Véritable nature d’ours, doté d’un appétit gargantuesque et d’un caractère impétueux, Haendel a un exceptionnel talent pour produire rapidement, et quasi d’un seul jet, une musique qui cherche tour à tour l’effet ou la séduction, et atteint magnifiquement ces deux buts. Loin des recherches théoriques de Bach, ses compositions sont à consommer et admirer de suite, et le peu de pièces de clavecin ou de musique de chambre qu’il publie cherchent la variété et le divertissement, mais n’aspirent pas à une perfection. Ses concertos, à l’inverse de ceux de Corelli (le modèle de l’époque), ne sont pas à l’origine conçus comme des œuvres autonomes, mais créés pragmatiquement pour les ouvertures et les entractes de ses opéras, comme les six concerti grossi de l’opus 3 (1734) et les douze de l’opus 6 (1739), et ces seize concerti pour orgue, permettant au compositeur de briller en solo… Les deux publications de Suites pour le clavecin (1720 puis 1733), les Sonates en trio et celles pour flûte, sont emplies de pépites destinées à réjouir l’amateur.

 

L’apparente simplicité de certaines de ces œuvres recèle en vérité les véritables « sucs » haendéliens : la richesse de l’harmonie et l’intense poésie se mêlent à un lyrisme chaleureux et souvent à la finesse d’une trame polyphonique, dans une écriture rythmée dont le sens du drame est inné.

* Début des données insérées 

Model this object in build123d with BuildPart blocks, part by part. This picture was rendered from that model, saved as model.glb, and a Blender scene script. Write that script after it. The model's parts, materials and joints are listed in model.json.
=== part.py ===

Haendel aime dépeindre en musique, et il illustre merveilleusement les affects baroques en les sublimant.

 

Les œuvres de Haendel, principalement ses oratorios Le Messie et Israël en Égypte, ne cessent d’être jouées durant trois siècles, et sont au cœur de la pratique chorale britannique. La redécouverte de sa quarantaine d’opéras italiens au XXe siècle donne un portrait plus complet de cet ogre musical, qui toucha à tous les styles, faisant une éblouissante synthèse des beautés sensuelles de l’Italie, des structures contrapuntiques héritées de sa formation allemande, du style français dont les ouvertures « lullistes » ornent tous ses oratorios, enfin de l’acquis britannique transmis par le style de Purcell. Un véritable européen qui réussit à créer un style national anglais, et dont le langage nous paraît universel.